Task directions >> Keep to the lines between the one holding "The OpenSCAD and" and the one holding "short way to", inclusive, and write them out exactly.

Task inputs >>
——

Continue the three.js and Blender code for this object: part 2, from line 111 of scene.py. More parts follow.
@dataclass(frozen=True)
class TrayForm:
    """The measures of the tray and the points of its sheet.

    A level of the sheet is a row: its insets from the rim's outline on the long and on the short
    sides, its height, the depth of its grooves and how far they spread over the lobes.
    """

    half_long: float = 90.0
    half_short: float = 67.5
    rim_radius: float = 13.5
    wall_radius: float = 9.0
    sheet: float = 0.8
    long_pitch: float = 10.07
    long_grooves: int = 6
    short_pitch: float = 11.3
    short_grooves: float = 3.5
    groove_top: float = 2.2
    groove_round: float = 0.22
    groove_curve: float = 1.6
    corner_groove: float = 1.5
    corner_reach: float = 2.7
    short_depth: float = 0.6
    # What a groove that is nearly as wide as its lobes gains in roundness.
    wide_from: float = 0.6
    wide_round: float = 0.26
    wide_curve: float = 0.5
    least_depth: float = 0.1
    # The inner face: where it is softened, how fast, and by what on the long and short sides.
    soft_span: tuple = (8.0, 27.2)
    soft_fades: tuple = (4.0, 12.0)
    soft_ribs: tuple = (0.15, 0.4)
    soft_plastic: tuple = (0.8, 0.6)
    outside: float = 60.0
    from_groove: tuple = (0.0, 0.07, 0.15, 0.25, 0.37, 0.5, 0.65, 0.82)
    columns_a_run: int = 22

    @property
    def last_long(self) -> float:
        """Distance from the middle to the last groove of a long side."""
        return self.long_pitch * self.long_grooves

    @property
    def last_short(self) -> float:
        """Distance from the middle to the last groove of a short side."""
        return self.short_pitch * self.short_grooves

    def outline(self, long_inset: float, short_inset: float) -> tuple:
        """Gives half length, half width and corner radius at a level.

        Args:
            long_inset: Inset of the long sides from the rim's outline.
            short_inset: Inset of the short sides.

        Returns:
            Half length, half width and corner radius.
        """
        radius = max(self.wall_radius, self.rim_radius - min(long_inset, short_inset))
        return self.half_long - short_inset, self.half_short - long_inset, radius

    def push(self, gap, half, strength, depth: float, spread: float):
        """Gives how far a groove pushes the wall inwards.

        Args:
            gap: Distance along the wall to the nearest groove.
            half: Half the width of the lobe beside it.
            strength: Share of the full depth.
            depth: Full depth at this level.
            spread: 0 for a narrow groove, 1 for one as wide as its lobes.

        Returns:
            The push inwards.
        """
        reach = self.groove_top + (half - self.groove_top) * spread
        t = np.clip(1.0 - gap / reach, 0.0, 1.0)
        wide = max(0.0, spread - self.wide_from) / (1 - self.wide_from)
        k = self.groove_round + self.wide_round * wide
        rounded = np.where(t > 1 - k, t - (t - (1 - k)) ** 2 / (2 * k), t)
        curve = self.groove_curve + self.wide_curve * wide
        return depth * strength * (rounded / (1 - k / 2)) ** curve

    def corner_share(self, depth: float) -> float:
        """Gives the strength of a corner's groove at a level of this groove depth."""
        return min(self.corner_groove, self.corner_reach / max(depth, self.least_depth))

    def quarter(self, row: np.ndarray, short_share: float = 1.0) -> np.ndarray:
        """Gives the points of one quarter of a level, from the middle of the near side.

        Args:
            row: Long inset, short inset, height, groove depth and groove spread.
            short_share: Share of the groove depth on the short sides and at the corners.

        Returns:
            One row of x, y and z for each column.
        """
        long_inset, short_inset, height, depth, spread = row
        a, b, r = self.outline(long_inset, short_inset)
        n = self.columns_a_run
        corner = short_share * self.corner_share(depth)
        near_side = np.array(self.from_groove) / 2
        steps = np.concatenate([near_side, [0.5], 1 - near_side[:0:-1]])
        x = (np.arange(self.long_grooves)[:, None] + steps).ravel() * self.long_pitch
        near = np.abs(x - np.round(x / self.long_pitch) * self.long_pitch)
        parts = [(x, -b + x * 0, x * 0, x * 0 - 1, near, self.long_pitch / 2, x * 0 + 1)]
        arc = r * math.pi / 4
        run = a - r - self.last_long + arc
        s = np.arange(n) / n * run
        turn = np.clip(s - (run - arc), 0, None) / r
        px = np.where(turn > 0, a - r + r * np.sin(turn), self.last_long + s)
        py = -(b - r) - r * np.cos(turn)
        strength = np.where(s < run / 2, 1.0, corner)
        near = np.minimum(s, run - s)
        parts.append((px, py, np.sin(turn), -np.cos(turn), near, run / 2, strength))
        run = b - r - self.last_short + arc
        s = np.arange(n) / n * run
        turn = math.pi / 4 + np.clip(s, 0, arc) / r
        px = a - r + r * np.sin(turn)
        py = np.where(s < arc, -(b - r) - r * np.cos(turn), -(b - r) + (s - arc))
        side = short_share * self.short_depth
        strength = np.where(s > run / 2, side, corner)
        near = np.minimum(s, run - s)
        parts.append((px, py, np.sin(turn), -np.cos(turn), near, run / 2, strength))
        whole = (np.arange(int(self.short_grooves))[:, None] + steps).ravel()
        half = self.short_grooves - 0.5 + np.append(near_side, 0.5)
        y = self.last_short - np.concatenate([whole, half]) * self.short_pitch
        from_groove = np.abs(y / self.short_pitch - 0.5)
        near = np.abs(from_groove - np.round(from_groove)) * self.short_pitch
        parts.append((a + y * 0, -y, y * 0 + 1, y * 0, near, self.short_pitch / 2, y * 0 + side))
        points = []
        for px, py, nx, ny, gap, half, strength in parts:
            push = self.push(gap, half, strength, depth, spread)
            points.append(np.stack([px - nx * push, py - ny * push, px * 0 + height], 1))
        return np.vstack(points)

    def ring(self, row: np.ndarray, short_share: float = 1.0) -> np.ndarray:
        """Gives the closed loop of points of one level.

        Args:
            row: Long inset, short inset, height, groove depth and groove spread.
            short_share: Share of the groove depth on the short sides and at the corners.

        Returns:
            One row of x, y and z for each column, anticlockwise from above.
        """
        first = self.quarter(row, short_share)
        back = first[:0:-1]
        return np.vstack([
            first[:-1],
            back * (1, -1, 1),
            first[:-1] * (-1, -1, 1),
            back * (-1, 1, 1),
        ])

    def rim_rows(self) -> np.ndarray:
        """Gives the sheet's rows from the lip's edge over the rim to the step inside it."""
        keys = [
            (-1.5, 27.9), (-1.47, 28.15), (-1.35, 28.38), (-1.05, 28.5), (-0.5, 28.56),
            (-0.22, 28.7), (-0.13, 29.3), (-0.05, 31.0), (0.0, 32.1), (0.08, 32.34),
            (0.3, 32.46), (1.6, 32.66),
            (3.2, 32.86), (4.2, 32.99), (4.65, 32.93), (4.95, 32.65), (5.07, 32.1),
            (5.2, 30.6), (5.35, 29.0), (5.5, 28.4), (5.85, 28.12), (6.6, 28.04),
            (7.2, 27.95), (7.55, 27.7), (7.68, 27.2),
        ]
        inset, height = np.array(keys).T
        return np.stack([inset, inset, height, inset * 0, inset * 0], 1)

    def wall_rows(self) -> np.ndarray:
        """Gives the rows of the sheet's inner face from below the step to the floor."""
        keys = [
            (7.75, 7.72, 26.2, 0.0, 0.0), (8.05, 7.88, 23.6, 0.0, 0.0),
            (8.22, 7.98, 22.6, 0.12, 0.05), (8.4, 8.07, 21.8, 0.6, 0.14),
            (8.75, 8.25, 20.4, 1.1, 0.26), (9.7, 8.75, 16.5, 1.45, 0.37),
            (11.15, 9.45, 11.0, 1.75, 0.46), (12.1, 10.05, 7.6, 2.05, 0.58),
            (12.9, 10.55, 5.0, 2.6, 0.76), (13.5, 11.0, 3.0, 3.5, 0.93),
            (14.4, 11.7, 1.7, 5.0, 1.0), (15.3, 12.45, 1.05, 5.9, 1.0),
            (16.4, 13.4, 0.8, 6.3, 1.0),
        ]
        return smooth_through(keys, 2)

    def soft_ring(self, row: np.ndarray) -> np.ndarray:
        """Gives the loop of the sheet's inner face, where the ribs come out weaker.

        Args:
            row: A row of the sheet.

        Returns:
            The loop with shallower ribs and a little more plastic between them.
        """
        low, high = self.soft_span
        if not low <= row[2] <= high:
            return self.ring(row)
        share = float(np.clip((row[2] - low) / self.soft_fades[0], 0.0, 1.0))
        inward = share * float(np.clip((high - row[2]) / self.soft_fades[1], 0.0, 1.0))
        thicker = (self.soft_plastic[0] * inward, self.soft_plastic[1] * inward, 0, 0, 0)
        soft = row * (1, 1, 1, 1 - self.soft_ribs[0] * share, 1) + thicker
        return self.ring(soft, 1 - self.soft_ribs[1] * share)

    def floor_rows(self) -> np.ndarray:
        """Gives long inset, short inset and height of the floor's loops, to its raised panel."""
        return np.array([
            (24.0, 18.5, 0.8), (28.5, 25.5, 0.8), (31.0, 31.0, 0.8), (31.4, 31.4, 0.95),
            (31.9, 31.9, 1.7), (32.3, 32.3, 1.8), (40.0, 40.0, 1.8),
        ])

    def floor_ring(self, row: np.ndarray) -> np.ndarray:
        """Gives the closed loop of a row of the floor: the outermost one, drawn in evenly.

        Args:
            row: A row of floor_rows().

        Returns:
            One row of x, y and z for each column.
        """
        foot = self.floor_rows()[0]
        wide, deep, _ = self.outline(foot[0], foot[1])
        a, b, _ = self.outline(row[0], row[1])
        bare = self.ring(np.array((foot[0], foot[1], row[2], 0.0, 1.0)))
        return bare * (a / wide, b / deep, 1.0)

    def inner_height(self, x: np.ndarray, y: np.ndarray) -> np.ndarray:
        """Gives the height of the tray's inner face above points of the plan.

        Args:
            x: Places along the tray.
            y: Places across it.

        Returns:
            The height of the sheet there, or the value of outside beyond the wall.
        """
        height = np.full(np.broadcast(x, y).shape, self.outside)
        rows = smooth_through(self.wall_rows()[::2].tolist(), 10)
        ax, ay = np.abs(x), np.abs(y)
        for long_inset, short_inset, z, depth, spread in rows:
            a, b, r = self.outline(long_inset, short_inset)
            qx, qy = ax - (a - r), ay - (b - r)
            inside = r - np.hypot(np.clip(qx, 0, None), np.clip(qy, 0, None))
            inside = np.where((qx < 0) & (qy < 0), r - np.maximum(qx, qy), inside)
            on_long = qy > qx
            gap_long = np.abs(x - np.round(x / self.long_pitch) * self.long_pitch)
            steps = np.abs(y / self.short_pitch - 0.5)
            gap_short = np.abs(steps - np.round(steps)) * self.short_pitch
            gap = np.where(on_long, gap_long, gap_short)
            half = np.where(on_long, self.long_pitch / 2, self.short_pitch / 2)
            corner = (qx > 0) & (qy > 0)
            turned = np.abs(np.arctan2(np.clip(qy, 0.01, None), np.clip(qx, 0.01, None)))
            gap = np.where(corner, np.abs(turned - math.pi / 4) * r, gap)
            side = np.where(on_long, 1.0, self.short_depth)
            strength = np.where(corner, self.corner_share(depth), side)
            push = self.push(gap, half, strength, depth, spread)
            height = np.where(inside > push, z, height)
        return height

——

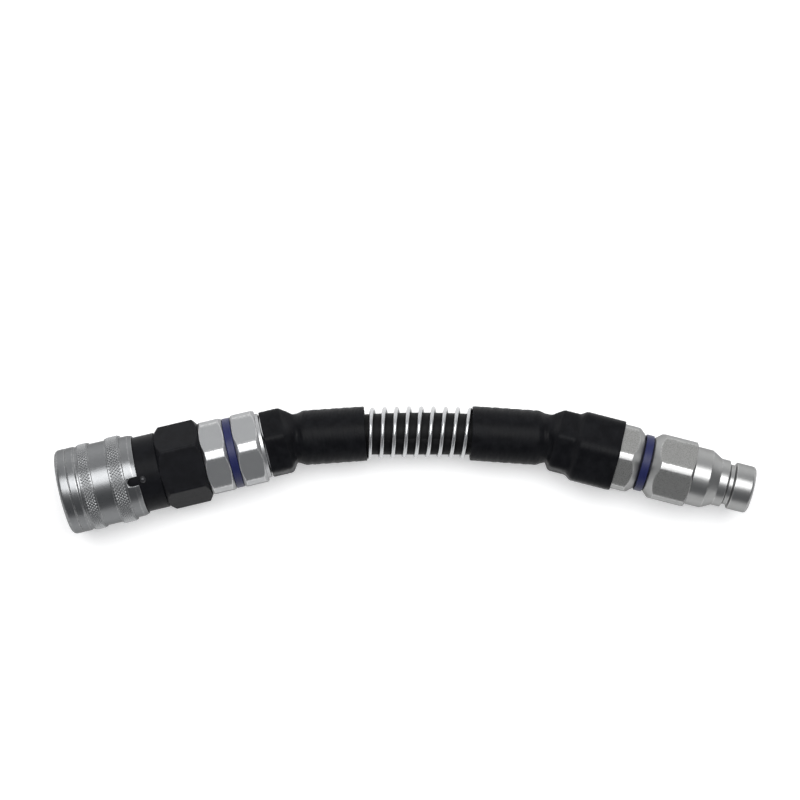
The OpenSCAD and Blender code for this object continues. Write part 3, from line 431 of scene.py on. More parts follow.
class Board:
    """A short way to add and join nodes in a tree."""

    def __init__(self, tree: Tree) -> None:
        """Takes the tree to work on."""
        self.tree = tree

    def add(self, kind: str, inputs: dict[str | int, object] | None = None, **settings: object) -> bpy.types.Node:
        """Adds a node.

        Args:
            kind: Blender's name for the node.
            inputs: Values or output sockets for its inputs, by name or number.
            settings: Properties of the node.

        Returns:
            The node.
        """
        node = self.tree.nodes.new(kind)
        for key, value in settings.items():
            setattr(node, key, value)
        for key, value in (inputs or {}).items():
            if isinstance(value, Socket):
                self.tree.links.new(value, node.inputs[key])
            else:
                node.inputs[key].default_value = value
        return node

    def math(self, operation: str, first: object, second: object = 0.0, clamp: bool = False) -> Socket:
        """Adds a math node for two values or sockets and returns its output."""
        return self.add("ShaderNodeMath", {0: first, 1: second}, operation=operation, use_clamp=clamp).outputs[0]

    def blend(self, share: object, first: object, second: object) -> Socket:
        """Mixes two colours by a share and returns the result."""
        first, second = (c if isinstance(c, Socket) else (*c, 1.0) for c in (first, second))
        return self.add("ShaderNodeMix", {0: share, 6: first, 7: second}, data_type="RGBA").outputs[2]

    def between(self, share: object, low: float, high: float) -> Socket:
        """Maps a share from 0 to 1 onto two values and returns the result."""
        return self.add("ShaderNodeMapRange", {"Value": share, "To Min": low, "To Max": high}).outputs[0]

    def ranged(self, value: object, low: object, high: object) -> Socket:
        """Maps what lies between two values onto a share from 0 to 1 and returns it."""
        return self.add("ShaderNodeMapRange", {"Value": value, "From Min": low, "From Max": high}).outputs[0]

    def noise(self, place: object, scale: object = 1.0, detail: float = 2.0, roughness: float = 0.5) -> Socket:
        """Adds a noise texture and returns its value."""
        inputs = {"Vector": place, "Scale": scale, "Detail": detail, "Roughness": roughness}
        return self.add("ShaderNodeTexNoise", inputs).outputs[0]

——

Answer for this exercise >>
The OpenSCAD and Blender code for this object continues. Write part 3, from line 431 of scene.py on. More parts follow.
class Board:
    """A short way to add and join nodes in a tree."""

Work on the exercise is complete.